The Injunction’s Timeline and Compliance Requirements
The injunction, which takes effect at 9:00 a.m. on May 26, enjoins the White House Office, the National Security Council, the US DOGE Service, and all advisors to the president to comply in full with the PRA. Defendants are also required to circulate a copy of the order to covered employees and file a notice with the court on or before May 28, 2026, describing steps that have been taken to comply with the court’s order.
The decision places the Trump administration in an urgent legal position, with the order set to take effect on May 26 and the possibility of an emergency appeal.
The Historical Context: Watergate, Nixon, and Why This Law Exists
The Presidential Records Act, which Congress passed in the wake of the Watergate scandal, establishes that presidential records belong to the public and must be preserved and eventually transferred to the National Archives.
Judge Bates invoked that history directly and deliberately in his opinion. He observed that the absence of another Watergate-level scandal since Richard Nixon’s downfall
suggests that the sunshine disinfectant of the Records Act is working as intended.
The law was signed by President Jimmy Carter in 1978, fundamentally reversing the prior legal understanding under which presidential papers were considered the personal property of a departing commander-in-chief. Richard Nixon had famously sought to retain and control his White House records after his resignation in 1974, a battle that helped drive Congress to establish a clear legal framework for all future administrations.
The Trump administration’s DOJ opinion, had it gone unchallenged, would have effectively returned the legal landscape to its pre-1978 state — a position that the court found lacking both in precedent and in constitutional validity.
The Pattern: Trump’s First Term and Mar-a-Lago Records
This is not the first time the Presidential Records Act ruling framework has intersected with the Trump presidency. After leaving office in 2021, President Donald Trump initially refused to fully comply, forcing the National Archives to travel to Mar-a-Lago to retrieve large quantities of records, including classified documents. Later, the FBI executed a search warrant to retrieve more classified materials. Special Counsel Jack Smith investigated Trump’s handling of classified documents and in 2023, a grand jury indicted him, partially under the Espionage Act. That case was thrown out in 2024 by Judge Aileen Cannon. Daily Gazette
The pattern of conduct across both terms has added urgency to the current legal challenge, with plaintiffs and oversight advocates arguing that the DOJ opinion was not merely a theoretical legal argument but a practical blueprint for another records confrontation at the end of Trump’s second term in January 2029.
What Happens Next?
The Trump administration now faces a choice: comply with the order by 9:00 a.m. on May 26 and file a compliance notice with the court by May 28, or mount an emergency appeal to the US Court of Appeals for the District of Columbia Circuit. Legal observers widely expect an appeal, given the high stakes involved and the administration’s clearly stated view that the law is unconstitutional.

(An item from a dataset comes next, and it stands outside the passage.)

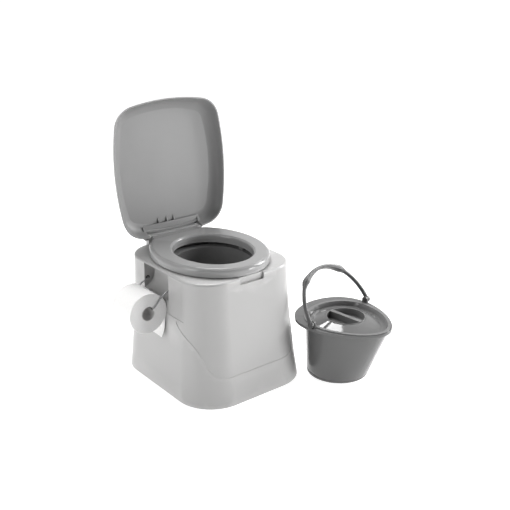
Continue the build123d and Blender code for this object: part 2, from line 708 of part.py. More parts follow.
with BuildPart() as seat:
    extrude(seat_face(SEAT_FOOT, 0), amount=SEAT_TOP - SEAT_FOOT)
    fillet(seat.faces().sort_by(Axis.Z)[-1].edges(), SEAT_ROUND)
    extrude(opening_face(SEAT_FOOT, 0), amount=SEAT_TOP - SEAT_FOOT, mode=Mode.SUBTRACT)
    opening_edge = seat.faces().sort_by(Axis.Z)[-1].inner_wires()[0].edges()
    fillet(opening_edge, OPENING_ROUND)
    add(seat_room.part, mode=Mode.SUBTRACT)
    # bosses that carry the buffers
    with BuildSketch(toilet_level(SEAT_FOOT)):
        with Locations(*BUFFER_PLACES):
            Circle(BUFFER_RADIUS)
    extrude(amount=SEAT_TOP - SEAT_FOOT - SEAT_SKIN)
    # hinge barrel along the rear, hollow from below between its two ears
    with BuildSketch(toilet_side(-SEAT_EAR[1])):
        with Locations((HINGE_Y, HINGE_Z)):
            Circle(HINGE_EYE_RADIUS)
        with BuildLine():
            Polyline(
                (HINGE_Y, HINGE_Z + FAIRING_TOP),
                (SEAT_EAR_ROOT_Y, SEAT_TOP - SEAT_SKIN),
                (SEAT_EAR_ROOT_Y, SEAT_FOOT + SEAT_SKIN),
                (HINGE_Y, HINGE_Z - HINGE_EYE_RADIUS),
                close=True,
            )
        make_face()
    extrude(amount=2 * SEAT_EAR[1])
    with BuildSketch(toilet_side(-SEAT_EAR[0])):
        with Locations((HINGE_Y, HINGE_Z)):
            Circle(HINGE_EYE_RADIUS - BARREL_SKIN)
        with Locations((HINGE_Y, HINGE_Z - HINGE_EYE_RADIUS)):
            Rectangle(2 * (HINGE_EYE_RADIUS - BARREL_SKIN), 2 * HINGE_EYE_RADIUS)
    extrude(amount=2 * SEAT_EAR[0], mode=Mode.SUBTRACT)
    with BuildSketch(toilet_side(-SEAT_EAR[1])):
        with Locations((HINGE_Y, HINGE_Z)):
            Circle(HINGE_PIN_RADIUS + RUNNING_FIT)
    extrude(amount=2 * SEAT_EAR[1], mode=Mode.SUBTRACT)
seat.part.label = "seat"
export_step(seat.part, "parts/seat.step")

with BuildPart() as seat_buffers:
    with BuildSketch(toilet_level(SEAT_FOOT - BUFFER_HEIGHT)):
        with Locations(*BUFFER_PLACES):
            Circle(BUFFER_RADIUS)
    extrude(amount=BUFFER_HEIGHT)
seat_buffers.part.label = "seat_buffers"
export_step(seat_buffers.part, "parts/seat_buffers.step")


# ---------------------------------------------------------------- lid


def lid_face(height, inset):
    """Barrel-sided rounded outline of the lid, pulled in by inset."""
    corner_x = LID_CORNER_X - inset
    corner_y = LID_CORNER_Y - inset
    side_x = LID_SIDE_X - inset
    end_y = LID_END_Y - inset
    centre = LID_CENTRE_Y
    with BuildSketch(lid_level(height)) as outline:
        with BuildLine():
            ThreePointArc((corner_x, centre - corner_y), (side_x, centre), (corner_x, centre + corner_y))
            ThreePointArc((corner_x, centre + corner_y), (0, centre + end_y), (-corner_x, centre + corner_y))
            ThreePointArc((-corner_x, centre + corner_y), (-side_x, centre), (-corner_x, centre - corner_y))
            ThreePointArc((-corner_x, centre - corner_y), (0, centre - end_y), (corner_x, centre - corner_y))
        make_face()
        fillet(outline.vertices(), LID_CORNER_ROUND - inset)
    return outline.sketch.face()


with BuildPart() as lid_room:
    room_sections = [lid_face(LID_RIM, LID_WALL)]
    room_sections += [lid_face(height - LID_WALL, inset + LID_WALL) for height, inset in LID_PROFILE[1:]]
    loft(sections=room_sections)

with BuildPart() as lid:
    loft(sections=[lid_face(height, inset) for height, inset in LID_PROFILE])
    add(lid_room.part, mode=Mode.SUBTRACT)
    # wide notch in the rear wall for the towers and the seat's barrel
    with BuildSketch(lid_side(-LID_NOTCH_HALF)):
        with Locations(((LID_NOTCH_FRONT + LID_NOTCH_REAR) / 2, LID_NOTCH_TOP + LID_RIM)):
            Rectangle(LID_NOTCH_REAR - LID_NOTCH_FRONT, -2 * LID_RIM)
    extrude(amount=2 * LID_NOTCH_HALF, mode=Mode.SUBTRACT)
    # hood that closes the gap behind the barrel at every angle
    with BuildSketch(lid_side(-HOOD_HALF)):
        with BuildLine():
            outer_arc = CenterArc((0, 0), HOOD_OUTER, HOOD_START, HOOD_END - HOOD_START)
            inner_arc = CenterArc((0, 0), HOOD_INNER, HOOD_START, HOOD_END - HOOD_START)
            Line(outer_arc @ 0, inner_arc @ 0)
            Line(outer_arc @ 1, inner_arc @ 1)
        make_face()
    extrude(amount=2 * HOOD_HALF)
    # flat web from the hood to the rear wall where its corners curve away
    with BuildSketch(lid_side(-LID_EAR[1])):
        with BuildLine():
            Polyline(*HOOD_WEB_OUTLINE, close=True)
        make_face()
    extrude(amount=2 * LID_EAR[1])
    # hinge ears
    for inner, outer in mirrored_spans(LID_EAR):
        with BuildSketch(lid_side(inner)):
            Circle(HINGE_EYE_RADIUS)
            with BuildLine():
                Polyline(
                    (0, HINGE_EYE_RADIUS),
                    (LID_EAR_ROOT_Y, LID_TOP - LID_WALL / 2),
                    (LID_EAR_ROOT_Y, LID_EAR_ROOT_FOOT),
                    (0, -HINGE_EYE_RADIUS),
                    close=True,
                )
            make_face()
            Circle(HINGE_PIN_RADIUS + RUNNING_FIT, mode=Mode.SUBTRACT)
        extrude(amount=outer - inner)
    # stiffening gussets inside the rear wall
    for x in GUSSET_XS:
        with BuildSketch(lid_side(x - GUSSET_THICKNESS / 2)):
            with BuildLine():
                Polyline(*GUSSET_OUTLINE, close=True)
            make_face()
        extrude(amount=GUSSET_THICKNESS)
lid.part.label = "lid"
export_step(lid.part, "parts/lid.step")


# ---------------------------------------------------------------- roll holder


def roll_front(y):
    """Upright plane across the roll's axis, centred on it: local x to the right, local y up."""
    return Plane(origin=(TOILET_X + ROLL_X, TOILET_Y + y, ROLL_Z), x_dir=(1, 0, 0), z_dir=(0, -1, 0))


# One bent wire: its out-turned ends pivot in the pocket's end walls, its legs drop to a
# straight middle that runs through the roll's core
core_touch = CORE_INNER - WIRE_RADIUS - CORE_GAP
spindle = (
    ROLL_X + core_touch * math.cos(WIRE_IN_CORE_ANGLE),
    ROLL_Z + core_touch * math.sin(WIRE_IN_CORE_ANGLE),
)
wire_stations = (
    (POCKET_REAR_Y + POCKET_SKIN + WIRE_END, WIRE_PIVOT),
    (POCKET_REAR_Y - WIRE_REACH, WIRE_PIVOT),
    (POCKET_REAR_Y - WIRE_REACH, WIRE_KNEE),
    (ROLL_Y + ROLL_LENGTH / 2 + LEG_CLEARANCE, spindle),
    (ROLL_Y - ROLL_LENGTH / 2 - LEG_CLEARANCE, spindle),
    (ROLL_Y - ROLL_LENGTH / 2 - LEG_CLEARANCE, WIRE_KNEE),
    (POCKET_FRONT_Y + WIRE_REACH, WIRE_PIVOT),
    (POCKET_FRONT_Y - POCKET_SKIN - WIRE_END, WIRE_PIVOT),
)
wire_points = [(TOILET_X + place[0], TOILET_Y + y, place[1]) for y, place in wire_stations]
with BuildPart() as roll_wire:
    with BuildLine() as wire_path:
        FilletPolyline(*wire_points, radius=WIRE_BEND)
    with BuildSketch(Plane(origin=wire_path.line @ 0, z_dir=wire_path.line % 0)):
        Circle(WIRE_RADIUS)
    sweep(transition=Transition.ROUND)
roll_wire.part.label = "roll_wire"
export_step(roll_wire.part, "parts/roll_wire.step")

roll_near_face = roll_front(ROLL_Y - ROLL_LENGTH / 2)
with BuildPart() as roll_core:
    with BuildSketch(roll_near_face):
        Circle(CORE_INNER + CORE_WALL)
        Circle(CORE_INNER, mode=Mode.SUBTRACT)
    extrude(amount=-ROLL_LENGTH)
roll_core.part.label = "roll_core"
export_step(roll_core.part, "parts/roll_core.step")

with BuildPart() as toilet_roll:
    with BuildSketch(roll_near_face):
        Circle(ROLL_RADIUS)
        Circle(CORE_INNER + CORE_WALL, mode=Mode.SUBTRACT)
    extrude(amount=-ROLL_LENGTH)
toilet_roll.part.label = "toilet_roll"
export_step(toilet_roll.part, "parts/toilet_roll.step")

# Loose end of the paper, lying along the roll on the wall side and hanging off it
tail_radius = ROLL_RADIUS + TAIL_GAP + TAIL_THICKNESS / 2
with BuildPart() as paper_tail:
    with BuildSketch(roll_near_face):
        with BuildLine() as tail_line:
            wrapped = CenterArc((0, 0), tail_radius, TAIL_START, TAIL_END - TAIL_START)
            Line(wrapped @ 1, (TAIL_TIP[0] - ROLL_X, TAIL_TIP[1] - ROLL_Z))
            offset(amount=TAIL_THICKNESS / 2, kind=Kind.INTERSECTION)
        make_face()
    extrude(amount=-ROLL_LENGTH)
paper_tail.part.label = "paper_tail"
export_step(paper_tail.part, "parts/paper_tail.step")
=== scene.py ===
import math

import bmesh
import bpy
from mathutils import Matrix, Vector


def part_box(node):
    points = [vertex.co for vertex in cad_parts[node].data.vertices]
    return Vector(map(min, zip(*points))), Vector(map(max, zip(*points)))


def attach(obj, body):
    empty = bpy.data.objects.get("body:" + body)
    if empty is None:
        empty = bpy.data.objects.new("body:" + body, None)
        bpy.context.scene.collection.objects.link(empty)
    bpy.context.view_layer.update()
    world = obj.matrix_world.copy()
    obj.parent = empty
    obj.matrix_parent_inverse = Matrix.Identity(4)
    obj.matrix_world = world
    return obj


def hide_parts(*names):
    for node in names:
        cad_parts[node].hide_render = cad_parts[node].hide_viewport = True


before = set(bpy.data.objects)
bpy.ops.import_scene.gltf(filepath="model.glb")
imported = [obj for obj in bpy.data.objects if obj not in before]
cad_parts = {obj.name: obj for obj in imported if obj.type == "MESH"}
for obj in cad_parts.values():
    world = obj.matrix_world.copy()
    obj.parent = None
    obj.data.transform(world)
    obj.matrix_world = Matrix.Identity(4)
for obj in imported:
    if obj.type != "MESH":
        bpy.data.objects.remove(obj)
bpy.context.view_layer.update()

# ---------------------------------------------------------------- camera, floor and light

CAMERA_AZIMUTH = math.radians(-38.49)
CAMERA_ELEVATION = math.radians(20.58)
CAMERA_PLACE = (-1.3534, -1.7378, 1.2007)
CAMERA_LENS = 57.66
CAMERA_SENSOR = 36.0
CAMERA_REACH = 200.0

FLOOR_HALF = 40.0
FLOOR_GREY = 0.50
FLOOR_GLOW = 0.82
FLOOR_ROUGHNESS = 0.9

WORLD_DIM_AZIMUTH = math.radians(-42.0)
WORLD_DIM = 0.05
WORLD_BRIGHT = 0.55
WORLD_FALL = (0.95, -0.2)  # cosines from the dim side: dim above the first, bright below the second


def turned_back(azimuth, elevation):
    """Unit vector from the scene to a camera or light at this azimuth and elevation."""
    return Vector((
        math.sin(azimuth) * math.cos(elevation),
        -math.cos(azimuth) * math.cos(elevation),
        math.sin(elevation),
    ))


def make_camera():
    data = bpy.data.cameras.new("Camera")
    data.lens = CAMERA_LENS
    data.sensor_width = CAMERA_SENSOR
    data.clip_end = CAMERA_REACH
    camera = bpy.data.objects.new("Camera", data)
    bpy.context.scene.collection.objects.link(camera)
    camera.location = CAMERA_PLACE
    camera.rotation_euler = turned_back(CAMERA_AZIMUTH, CAMERA_ELEVATION).to_track_quat("Z", "Y").to_euler()
    bpy.context.scene.camera = camera


def area_light(name, place, target, width, height, power):
    """A rectangular light at a place, turned to a target."""
    data = bpy.data.lights.new(name, "AREA")
    data.shape = "RECTANGLE"
    data.size = width
    data.size_y = height
    data.energy = power
    light = bpy.data.objects.new(name, data)
    bpy.context.scene.collection.objects.link(light)
    light.location = place
    light.rotation_euler = (Vector(place) - Vector(target)).to_track_quat("Z", "Y").to_euler()


def make_floor():
    """A plain floor that glows a little, as under a white studio."""
    corners = [(x * FLOOR_HALF, y * FLOOR_HALF, 0) for x, y in ((-1, -1), (1, -1), (1, 1), (-1, 1))]
    mesh = bpy.data.meshes.new("floor")
    mesh.from_pydata(corners, [], [(0, 1, 2, 3)])
    floor = bpy.data.objects.new("floor", mesh)
    bpy.context.scene.collection.objects.link(floor)
    material = bpy.data.materials.new("floor")
    material.use_nodes = True
    shader = material.node_tree.nodes["Principled BSDF"]
    shader.inputs["Base Color"].default_value = (FLOOR_GREY, FLOOR_GREY, FLOOR_GREY, 1)
    shader.inputs["Roughness"].default_value = FLOOR_ROUGHNESS
    shader.inputs["Emission Color"].default_value = (1, 1, 1, 1)
    shader.inputs["Emission Strength"].default_value = FLOOR_GLOW
    mesh.materials.append(material)


def make_world():
    """A soft white studio, dim on the side that the camera stands on."""
    world = bpy.data.worlds.new("studio")
    world.use_nodes = True
    tree = world.node_tree
    background = tree.nodes["Background"]
    place = tree.nodes.new("ShaderNodeTexCoord")
    toward = tree.nodes.new("ShaderNodeVectorMath")
    toward.operation = "DOT_PRODUCT"
    toward.inputs[1].default_value = turned_back(WORLD_DIM_AZIMUTH, 0.0)
    fall = tree.nodes.new("ShaderNodeMapRange")
    fall.interpolation_type = "SMOOTHSTEP"
    fall.inputs["From Min"].default_value = WORLD_FALL[0]
    fall.inputs["From Max"].default_value = WORLD_FALL[1]
    fall.inputs["To Min"].default_value = WORLD_DIM
    fall.inputs["To Max"].default_value = WORLD_BRIGHT
    tree.links.new(place.outputs["Generated"], toward.inputs[0])
    tree.links.new(toward.outputs["Value"], fall.inputs["Value"])
    tree.links.new(fall.outputs["Result"], background.inputs["Strength"])
    background.inputs["Color"].default_value = (1, 1, 1, 1)
    bpy.context.scene.world = world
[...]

The preliminary injunction is not a final ruling on the merits. The Presidential Records Act ruling is a preliminary injunction — not a final determination — meaning the underlying constitutional question will continue to be litigated. If the case ultimately reaches the Supreme Court, it could produce a landmark decision on the scope of executive power, the authority of Congress to regulate presidential conduct, and the public’s right to the historical record of the presidency.
Conclusion
The Presidential Records Act ruling issued by Judge John Bates on May 20, 2026 is far more than a procedural order in a government records dispute. It is a direct judicial rejection of a sweeping theory of executive power — one that, if left unchecked, would have allowed a sitting president to determine unilaterally what official records the public would ever see. With the injunction taking effect May 26 and an appeal likely imminent, this legal battle is just beginning. The outcome will shape not only how this administration handles its records, but how every future administration will be held accountable to history.
Given that the Presidential Records Act has stood unchallenged for nearly 50 years, do you believe the courts will ultimately uphold the law — or do you think this case could reach the Supreme Court and reshape the boundaries of presidential power over government records?
Frequently Asked Questions (FAQ)
Q1: What is the Presidential Records Act, and why was it passed?
The Presidential Records Act is a federal law enacted in 1978 in the aftermath of the Watergate scandal. It establishes that all official records created during a presidential administration belong to the American public — not to the president personally — and must be preserved and transferred to the National Archives when the president leaves office. It was designed to prevent any future president from withholding or destroying records of their time in office.
Q2: Why did the DOJ say the Presidential Records Act was unconstitutional?
In April 2026, the Justice Department’s Office of Legal Counsel issued a 52-page legal opinion arguing that the Presidential Records Act exceeds Congress’s authority, serves no identifiable legislative purpose, and infringes on presidential autonomy. The opinion concluded that President Trump was not legally required to comply with the law and could potentially retain or destroy records from his second term. Judge Bates rejected this reasoning as a “stark misreading” of constitutional precedent.
Q3: Who is specifically required to comply with Judge Bates’ May 20, 2026 order?
The preliminary injunction requires compliance from the White House Office, the National Security Council, the Council of Economic Advisers, the US DOGE Service, and named senior officials including White House Chief of Staff Susie Wiles and Deputy Chief of Staff Stephen Miller. Notably, President Trump and Vice President JD Vance are not covered by the order, as courts generally cannot directly command a sitting president in the performance of official duties.